Ainsi personne ne fait le moindre effort pour découvrir la teneur de la conscience ni même pour en fixer temporairement une définition. Néanmoins, comme je le disais plus bas, ce n'est pas non plus la peine de chercher à cerner ce concept si l'on n'a pas de la conscience un point de vue éloigné. De même, nul ne saura jamais si ses lunettes lui conviennent s'il n'a essayé une autre paire.

Un des moyens d'avoir une autre perspective sur la conscience est justement le rêve lucide. Selon ma compréhension, il montre que la conscience n'est pas une : le jugement, la mémoire, la personnalité, le libre-arbitre, la concentration, la qualité de l'attention - et j'en oublie - tout ce qui forme la conscience de soi et de l'environnement est non seulement fragmenté mais susceptible d'importantes variations d'un instant sur l'autre - et c'est aussi le cas de notre conscience ordinaire. Lors d'un rêve lucide, quelques unes de ces caractéristiques peuvent s'illustrer tour à tour par leur vivacité alors que les autres sont faibles, lacunaires ou absentes. Ce n'est pas celle-ci ou celle-là qui détermine l'impression de conscience dans le rêve, mais le fait que l'une ou plusieurs d'entre elles atteignent un seuil vaguement comparable à celui accessible durant la vie éveillée.

Tant que l’on ne pourra envisager de qualifier un seuil pour ces instances séparées qui constituent la conscience - et la chose paraît difficilement réalisable - il sera impossible de caractériser le rêve lucide.

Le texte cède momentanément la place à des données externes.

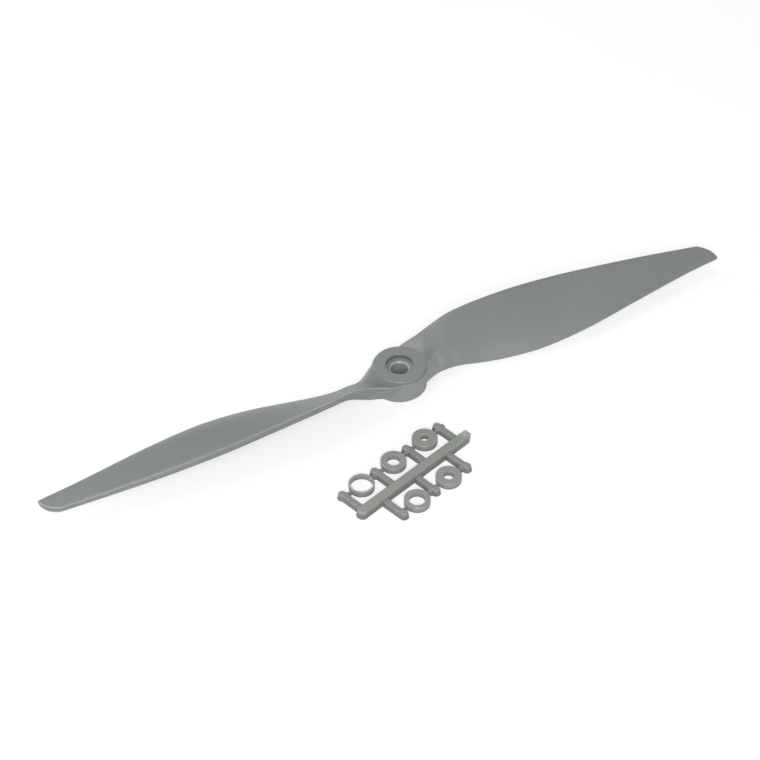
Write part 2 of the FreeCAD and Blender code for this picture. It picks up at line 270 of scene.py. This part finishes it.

Nous voilà donc confrontés à un bien étrange paradoxe : le rêve lucide est une expérience qui se vit mais ne peut pas se définir.

(1) Articles précédents :
Peut-on définir le rêve lucide ? (1)
Peut-on définir le rêve lucide ? (2)

3 commentaires:

Anonyme a dit…

En fait ça ne peut pas marcher comme ça, parce que le rêve lucide arrive suite à un accès de Clarté, et que la Conscience est un voile sur la Clarté... Cette chose si étrange qu'on sent quand on devient lucide, c'est la Clarté, pas la Conscience, l'ennui c'est que la Conscience se colle dessus et se l'approprie. Mais on voit bien que ça ne va pas, car aucun des paramètres de la Conscience (mémoire, logique etc...) n'est nécessaire ou suffisant pour définir la lucidité. Et pour cause, la Clarté est à la source de tout cela, mais n'en a pas besoin pour exister.

Anonyme a dit…

salut dado !
Je me demandais... Qu'est-ce qui te permet d'affirmer que l'attention, le libre arbitre, etc "constituent la conscience" ? Ce sont simplement des circuits de neurones et à mon avis la conscience c'est simplement un observateur par rapport à ces circuits.

Dado a dit…

Salut Lyrtane !

C'est une excellente question. En effet, rien ne me permet de l'affirmer. C'est une sorte d'"hypothèse de travail".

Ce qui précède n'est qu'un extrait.